### Problem statement
Reproduce the lines from the one bearing "sign * caster_y)])" through the one bearing "before = set(bpy.data.objects)", inclusive. Copy them exactly; include no other line.

□ □ □ □ □ □ □

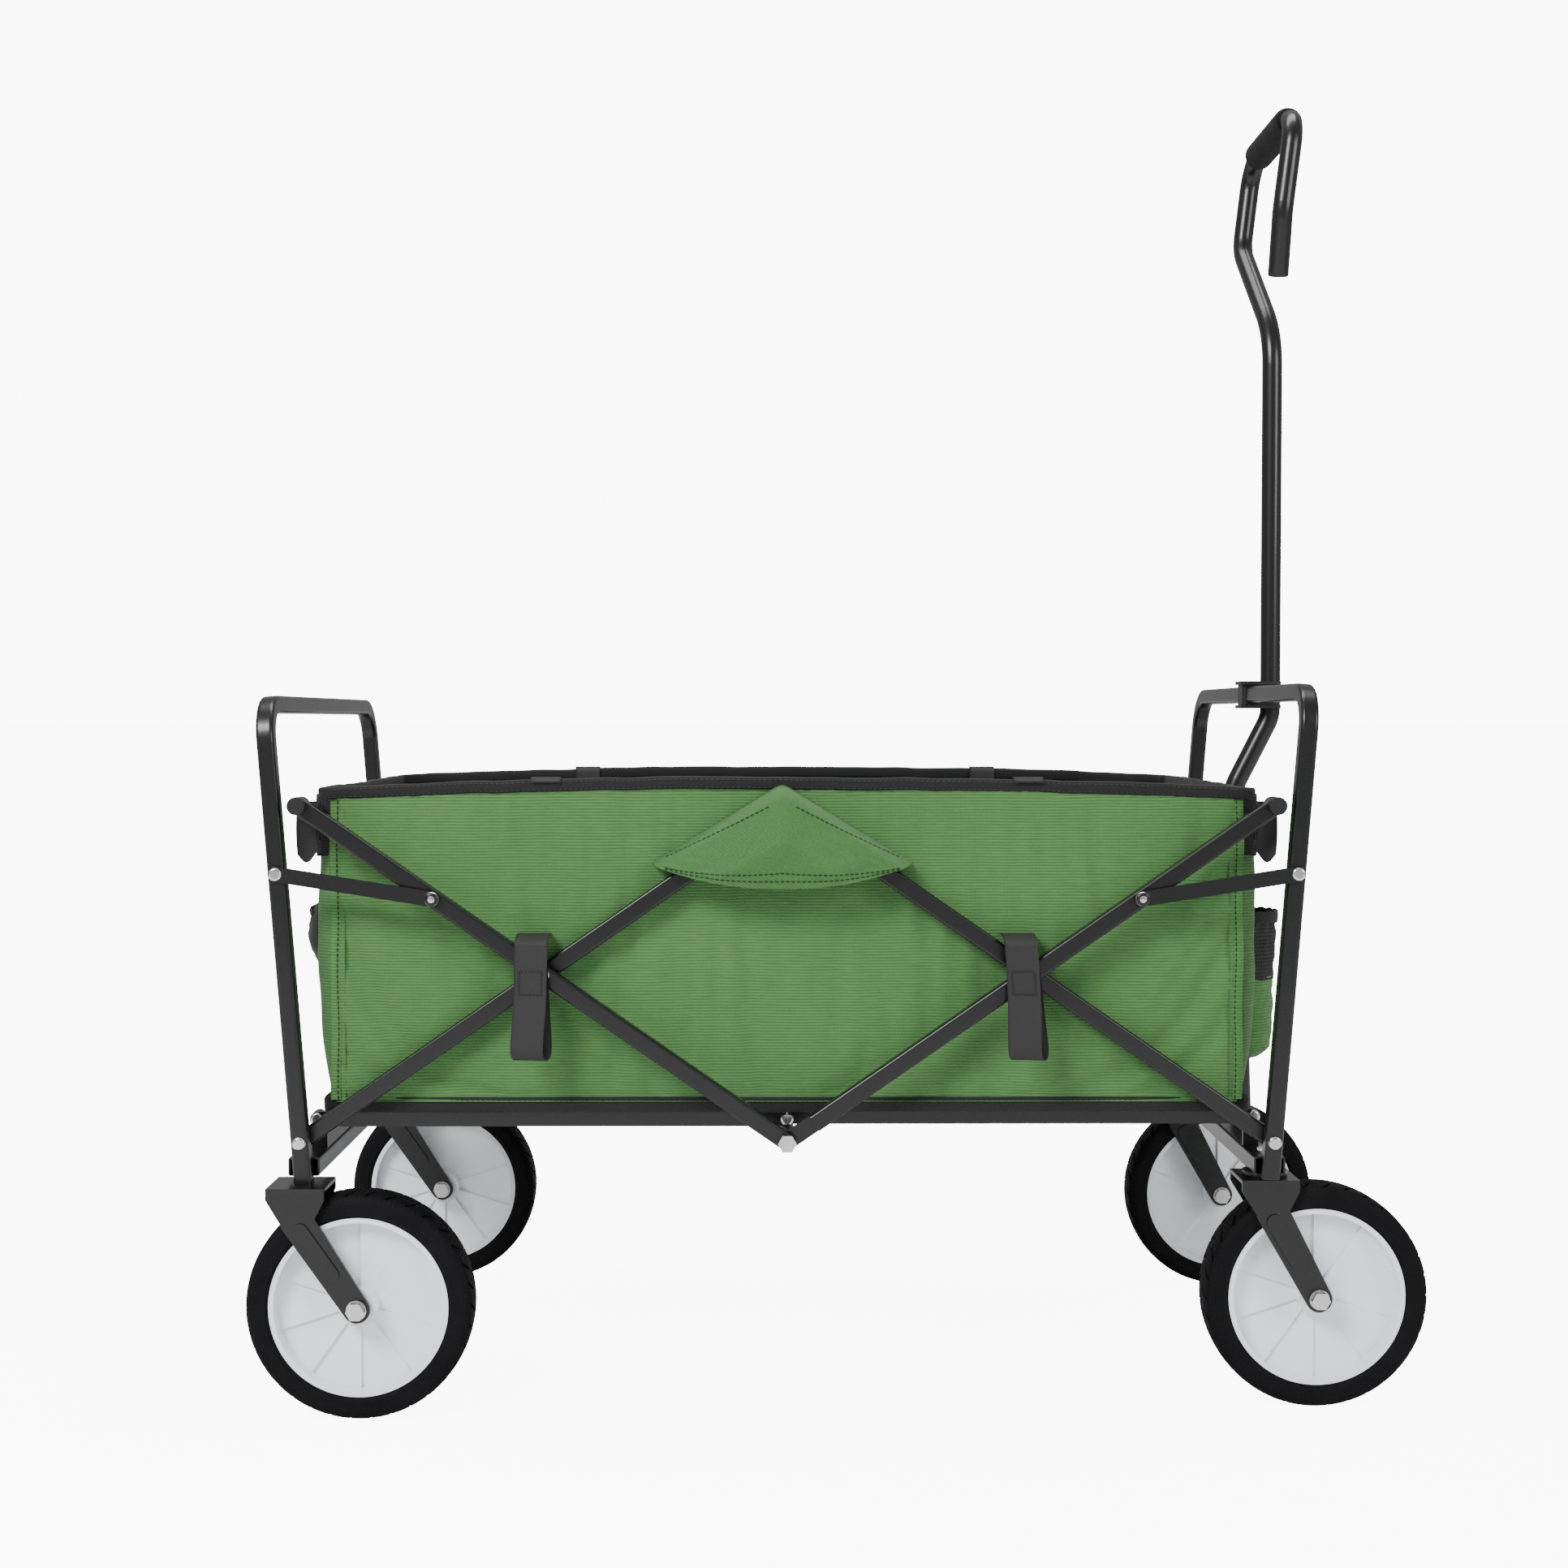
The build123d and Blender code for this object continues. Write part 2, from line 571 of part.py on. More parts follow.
def pull_handle():
    """Pull tube bent into an open loop, its foam grip, its end plug and its pivot bolt."""
    route = [
        (pull_pivot_x, 0, pull_pivot_z),
        (pull_low_x, 0, front_top_z - 85),
        (pull_x, 0, front_top_z - 19),
        (pull_x, 0, loop_start_z),
        (loop_x, loop_half_width - 2, loop_low_z),
        (grip_x, loop_half_width, grip_z),
        (grip_x, -loop_half_width, grip_z),
        (loop_x, -loop_half_width + 1, loop_low_z),
        (loop_x, -loop_half_width + 16, hook_end_z),
    ]
    bends = [40, 32, 70, 34, 26, 26, 40]
    with BuildPart() as pull:
        with BuildLine(Plane(origin=(mid_x, 0, 0))) as path:
            FilletPolyline(*route, radius=bends)
        with BuildSketch(Plane(origin=path.line @ 0, x_dir=(0, 1, 0), z_dir=path.line % 0)):
            Circle(pull_r)
            Circle(pull_r - pull_wall, mode=Mode.SUBTRACT)
        sweep()
        with BuildSketch(Plane(origin=(mid_x + pull_pivot_x, pull_r, pull_pivot_z), x_dir=(1, 0, 0), z_dir=(0, -1, 0))):
            Circle(pull_r + 1)
        extrude(amount=2 * pull_r)
        with BuildSketch(Plane(origin=(mid_x + pull_pivot_x, 20, pull_pivot_z), x_dir=(1, 0, 0), z_dir=(0, -1, 0))):
            Circle(pin_r + pin_play)
        extrude(amount=40, mode=Mode.SUBTRACT)
    write(pull, "pull_tube")

    with BuildPart() as plug:
        tail = path.line % 1
        with BuildSketch(Plane(origin=path.line @ 1, z_dir=tail)):
            Circle(pull_r)
        extrude(amount=4)
        fillet(plug.faces().sort_by(Axis.Z)[0].edges(), 2)
        with BuildSketch(Plane(origin=path.line @ 1, z_dir=tail)):
            Circle(pull_r - pull_wall)
        extrude(amount=-12)
    write(plug, "pull_end_plug")

    with BuildPart() as grip:
        with BuildSketch(Plane(origin=(mid_x + grip_x, grip_length / 2, grip_z), x_dir=(1, 0, 0), z_dir=(0, -1, 0))):
            Circle(grip_r)
            Circle(pull_r, mode=Mode.SUBTRACT)
        extrude(amount=grip_length)
        fillet(grip.edges().filter_by(GeomType.CIRCLE).filter_by(lambda e: abs(e.radius - grip_r) < 0.01), 3)
    write(grip, "pull_grip")


def pull_bracket():
    """Two upright cheeks on the front cross bar that hold the pull tube's pivot bolt."""
    face_x = half_span - 1 + cross_bar_depth / 2
    cheek = (pull_r + 0.6, pull_r + 0.6 + plate)
    with BuildPart() as bracket:
        for side in sides.values():
            with BuildSketch(side_plane(side, *cheek)):
                with BuildLine():
                    Polyline(
                        (pull_pivot_x, pull_pivot_z + 10), (face_x, pull_pivot_z + 10),
                        (face_x, pull_pivot_z - 10), (pull_pivot_x, pull_pivot_z - 10),
                    )
                    ThreePointArc(
                        (pull_pivot_x, pull_pivot_z - 10), (pull_pivot_x + 10, pull_pivot_z),
                        (pull_pivot_x, pull_pivot_z + 10),
                    )
                make_face()
                with Locations((pull_pivot_x, pull_pivot_z)):
                    Circle(pin_r, mode=Mode.SUBTRACT)
            extrude(amount=plate)
    write(bracket, "pull_bracket")

    reach = cheek[1]
    across = Plane(origin=(mid_x + pull_pivot_x, reach, pull_pivot_z), x_dir=(1, 0, 0), z_dir=(0, -1, 0))
    with BuildPart() as bolt:
        with BuildSketch(across):
            Circle(pin_r)
        extrude(amount=2 * reach)
        for start in (-4.0, 2 * reach):
            with BuildSketch(across.offset(start)):
                RegularPolygon(5, 6, major_radius=False)
            extrude(amount=4)
    write(bolt, "pull_pivot_bolt")


def handle_clip():
    """Snap clip on the front top bar: a sleeve round the bar and an open cradle for the pull tube."""
    bar_x = half_span + (front_top_z - pivot_z) * math.tan(lean)
    rear_x = bar_x - tube / 2 - 2.5
    front_x = pull_x + 5
    width = 2 * (pull_r + 3.2)
    with BuildPart() as clip:
        for z, height, grow in ((front_top_z - 12, 24, 0), (front_top_z - 12, 3, 3.5), (front_top_z + 9, 3, 3.5)):
            with BuildSketch(Plane.XY.offset(z)):
                with Locations((mid_x + (rear_x + front_x) / 2, 0)):
                    RectangleRounded(front_x - rear_x + grow, width + 2 * grow, 3)
            extrude(amount=height)
        with BuildSketch(Plane.XY.offset(front_top_z - 20)):
            with Locations((mid_x + pull_x, 0)):
                Circle(pull_r + 0.3)
            with Locations((mid_x + pull_x + 15, 0)):
                Rectangle(30, 2 * (pull_r + 0.3))
        extrude(amount=40, mode=Mode.SUBTRACT)
        with BuildSketch(Plane(origin=(mid_x + bar_x, -40, front_top_z), x_dir=(math.cos(lean), 0, -math.sin(lean)),
                               z_dir=(0, 1, 0))):
            RectangleRounded(tube, tube, tube_corner)
        extrude(amount=80, mode=Mode.SUBTRACT)
    write(clip, "handle_clip")


def tub_walls():
    """Fabric walls of the tub: two sides, two ends that wrap the corners, and the rim binding."""
    wall_z = tub_bottom_z + binding_height
    wall_height = rim_z - rim_height - wall_z
    for side_name, side in sides.items():
        with BuildPart() as panel:
            with BuildSketch(Plane.XY.offset(wall_z)):
                with Locations((mid_x, side * (tub_half_width - cloth / 2))):
                    Rectangle(2 * seam_x, cloth)
            extrude(amount=wall_height)
        write(panel, f"side_panel_{side_name}")
    for end_name, end in ends.items():
        with BuildPart() as panel:
            with BuildSketch(Plane.XY.offset(wall_z)):
                with Locations((mid_x, 0)):
                    RectangleRounded(2 * tub_half_length, 2 * tub_half_width, tub_corner)
                    RectangleRounded(
                        2 * (tub_half_length - cloth), 2 * (tub_half_width - cloth), tub_corner - cloth,
                        mode=Mode.SUBTRACT,
                    )
                with Locations((mid_x + end * (seam_x + 50), 0)):
                    Rectangle(100, 3 * tub_half_width, mode=Mode.INTERSECT)
            extrude(amount=wall_height)
        write(panel, f"end_panel_{end_name}")
    for label, z, height, grow in (("rim_binding", rim_z - rim_height, rim_height, 1.0),
                                   ("bottom_binding", tub_bottom_z, binding_height, 0.5)):
        with BuildPart() as band:
            with BuildSketch(Plane.XY.offset(z)):
                with Locations((mid_x, 0)):
                    RectangleRounded(2 * (tub_half_length + grow), 2 * (tub_half_width + grow), tub_corner + grow)
                    inset = cloth + grow
                    RectangleRounded(
                        2 * (tub_half_length - inset), 2 * (tub_half_width - inset), tub_corner - inset,
                        mode=Mode.SUBTRACT,
                    )
            extrude(amount=height)
        write(band, label)


def tub_floor():
    """Padded mat with sewn-in stiffeners, lying between the walls."""
    inset = cloth + 0.5
    with BuildPart() as mat:
        with BuildSketch(Plane.XY.offset(tub_bottom_z)):
            with Locations((mid_x, 0)):
                RectangleRounded(2 * (tub_half_length - inset), 2 * (tub_half_width - inset), tub_corner - inset)
        extrude(amount=mat_thick)
    write(mat, "floor_mat")


def flaps():
    """Fan-shaped flaps that hang from the rim over the scissor's top middle pivots."""
    layer = (link_layer[0] + head_h, link_layer[0] + head_h + 2)
    with BuildPart() as pair:
        for side in sides.values():
            with BuildSketch(side_plane(side, *layer)):
                with BuildLine():
                    Polyline(
                        (-flap_half_width, flap_tip_z), (-8, flap_top_z), (8, flap_top_z),
                        (flap_half_width, flap_tip_z),
                    )
                    ThreePointArc((flap_half_width, flap_tip_z), (0, flap_bottom_z), (-flap_half_width, flap_tip_z))
                make_face()
            extrude(amount=layer_depth(layer))
    write(pair, "flaps")


def straps():
    """Webbing straps that hang down over the arm crossings."""
    layer = (link_layer[0] + head_h, link_layer[0] + head_h + strap_thick)
    with BuildPart() as loops:
        for side in sides.values():
            with BuildSketch(side_plane(side, *layer)):
                for end in ends.values():
                    with Locations((end * half_span / 2, (strap_top_z + strap_bottom_z) / 2)):
                        RectangleRounded(strap_width, strap_top_z - strap_bottom_z, 3)
            extrude(amount=layer_depth(layer))
    write(loops, "straps")


def pockets():
    """Cup holders on the front end and a low pouch on the rear end."""
    with BuildPart() as cups:
        for side in sides.values():
            with BuildSketch(Plane.XY.offset(cup_bottom_z)):
                with Locations((mid_x + tub_half_length, side * cup_y)):
                    Circle(cup_r)
                    Circle(cup_r - 2, mode=Mode.SUBTRACT)
                with Locations((mid_x + tub_half_length + 50, side * cup_y)):
                    Rectangle(100, 2 * cup_r, mode=Mode.INTERSECT)
            extrude(amount=cup_top_z - cup_bottom_z)
            with BuildSketch(Plane.XY.offset(cup_bottom_z)):
                with Locations((mid_x + tub_half_length, side * cup_y)):
                    Circle(cup_r)
                with Locations((mid_x + tub_half_length + 50, side * cup_y)):
                    Rectangle(100, 2 * cup_r, mode=Mode.INTERSECT)
            extrude(amount=2)
    write(cups, "cup_holders")
    with BuildPart() as pouch:
        with BuildSketch(Plane.XZ.offset(-pouch_half_width)):
            with Locations((mid_x - tub_half_length, pouch_z)):
                Ellipse(pouch_reach, pouch_half_height)
            with Locations((mid_x - tub_half_length - 50, pouch_z)):
                Rectangle(100, 100, mode=Mode.INTERSECT)
        extrude(amount=2 * pouch_half_width)
    write(pouch, "rear_pouch")


scissor_arms()
for name, sign in ends.items():
    corner_knobs(f"{name}_corner_knobs", sign)
    rivets(f"{name}_arm_rivets", [
        (sign * half_span / 2, (pivot_z + arm_top_z) / 2, lower_arm[0], upper_arm[1]),
    ])
    rivets(f"{name}_frame_rivets", [
        (sign * half_span, pivot_z, lower_arm[0], post_outer),
        (sign * link_post_x, link_post_z, post_inner, link_layer[1]),
        (sign * rail_pivot_x, rail_z, (rear_rail if sign < 0 else front_rail)[0] - rail_gap / 2 - plate,
         (rear_rail if sign < 0 else front_rail)[1]),
    ])
    links(f"{name}_links", sign)
rivets("top_middle_rivets", [(0, arm_top_z, lower_arm[0], lower_arm[1])])
rivets("base_hinge_rivets", [(0, rail_z, *rear_rail)], tail=rail_gap / 2)
middle_cross_tube()
middle_bolts()
handle_frame("rear", -1, rear_top_z, crown_z + plate)
handle_frame("front", 1, front_top_z, cross_bar_bottom - 1)
cross_bar("rear", -1, rear_rail)
cross_bar("front", 1, front_rail)
base_half("rear", -1, rear_rail)
base_half("front", 1, front_rail)
for name, sign in sides.items():
    fork(f"rear_fork_{name}", sign, -half_span, rear_hub_inset - half_span, frame_y, False)
    fork(f"caster_fork_{name}", sign, half_span, half_span + caster_trail, caster_y, True)
    axle_bolts(f"caster_axle_{name}", [(half_span + caster_trail, sign * caster_y)])
axle_bolts("rear_axle_bolts", [(rear_hub_inset - half_span, sign * frame_y) for sign in sides.values()])
caster_kingpins()
caster_bearings()
wheels()
pull_handle()
pull_bracket()
handle_clip()
tub_walls()
tub_floor()
flaps()
straps()
pockets()
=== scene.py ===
"""Folding utility wagon: finishes, cloth tub, webbing and studio round the fixed CAD frame."""

import json
import logging
import math
from dataclasses import dataclass, field
from enum import Enum

import bpy
import numpy as np
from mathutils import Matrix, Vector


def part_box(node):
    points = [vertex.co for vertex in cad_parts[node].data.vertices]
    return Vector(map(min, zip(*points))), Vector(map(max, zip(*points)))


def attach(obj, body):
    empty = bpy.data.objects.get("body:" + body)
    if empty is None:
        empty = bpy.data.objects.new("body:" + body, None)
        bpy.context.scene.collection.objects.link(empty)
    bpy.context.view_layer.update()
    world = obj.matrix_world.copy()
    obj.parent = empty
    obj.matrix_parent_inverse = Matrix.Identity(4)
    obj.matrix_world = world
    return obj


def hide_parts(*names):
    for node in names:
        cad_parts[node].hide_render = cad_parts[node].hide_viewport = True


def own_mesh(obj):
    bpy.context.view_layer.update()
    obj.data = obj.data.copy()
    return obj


logging.basicConfig(level=logging.INFO, format="%(message)s")
log = logging.getLogger("wagon")

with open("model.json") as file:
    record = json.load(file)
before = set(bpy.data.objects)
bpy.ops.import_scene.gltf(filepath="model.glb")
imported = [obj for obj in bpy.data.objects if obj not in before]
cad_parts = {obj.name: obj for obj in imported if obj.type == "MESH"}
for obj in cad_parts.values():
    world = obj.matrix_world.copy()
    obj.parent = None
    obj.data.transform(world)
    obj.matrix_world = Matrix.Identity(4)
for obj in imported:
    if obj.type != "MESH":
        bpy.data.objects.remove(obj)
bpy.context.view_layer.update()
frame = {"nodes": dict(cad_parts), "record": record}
TAU = 2 * math.pi
MM = 0.001
CLOTH = 1.2 * MM
WALL_BEND = 22 * MM
PATCH_LEAD = 24 * MM
STRAP_DEPTH = 9.4 * MM
TREAD_RADIUS = 84.5 * MM
SKY_SEEN, SKY_CAST = 10.0, 0.45
FLOOR_SEEN = 9.0
SENSOR_WIDTH = 36.0

Triple = tuple[float, float, float]
Operand = bpy.types.NodeSocket | float


class Side(Enum):
    """The two long sides of the wagon, as signs along Y."""

    NEAR = -1
    FAR = 1

    @property
    def tag(self) -> str:
        """Its word in the names of pieces and nodes."""
        return self.name.lower()

    @property
    def out(self) -> np.ndarray:
        """Unit vector that points away from the wagon on this side."""
        return np.array([0.0, self.value, 0.0])


class End(Enum):
    """The two ends of the wagon, as signs along X."""

    REAR = -1
    FRONT = 1

    @property
    def tag(self) -> str:
        """Its word in the names of pieces and nodes."""
        return self.name.lower()


# ------------------------------------------------------------------ places read from the frame
def span(node: str, axis: int) -> tuple[float, float]:
    """Lowest and highest coordinate of a CAD node along one axis.

    Args:
        node: name of the CAD node.
        axis: 0, 1 or 2 for X, Y or Z.

    Returns:
        The two coordinates in metres.
    """
    low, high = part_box(node)
    return low[axis], high[axis]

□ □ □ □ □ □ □

### Response below
    axle_bolts(f"caster_axle_{name}", [(half_span + caster_trail, sign * caster_y)])
axle_bolts("rear_axle_bolts", [(rear_hub_inset - half_span, sign * frame_y) for sign in sides.values()])
caster_kingpins()
caster_bearings()
wheels()
pull_handle()
pull_bracket()
handle_clip()
tub_walls()
tub_floor()
flaps()
straps()
pockets()
=== scene.py ===
"""Folding utility wagon: finishes, cloth tub, webbing and studio round the fixed CAD frame."""

import json
import logging
import math
from dataclasses import dataclass, field
from enum import Enum

import bpy
import numpy as np
from mathutils import Matrix, Vector


def part_box(node):
    points = [vertex.co for vertex in cad_parts[node].data.vertices]
    return Vector(map(min, zip(*points))), Vector(map(max, zip(*points)))


def attach(obj, body):
    empty = bpy.data.objects.get("body:" + body)
    if empty is None:
        empty = bpy.data.objects.new("body:" + body, None)
        bpy.context.scene.collection.objects.link(empty)
    bpy.context.view_layer.update()
    world = obj.matrix_world.copy()
    obj.parent = empty
    obj.matrix_parent_inverse = Matrix.Identity(4)
    obj.matrix_world = world
    return obj


def hide_parts(*names):
    for node in names:
        cad_parts[node].hide_render = cad_parts[node].hide_viewport = True


def own_mesh(obj):
    bpy.context.view_layer.update()
    obj.data = obj.data.copy()
    return obj


logging.basicConfig(level=logging.INFO, format="%(message)s")
log = logging.getLogger("wagon")

with open("model.json") as file:
    record = json.load(file)
before = set(bpy.data.objects)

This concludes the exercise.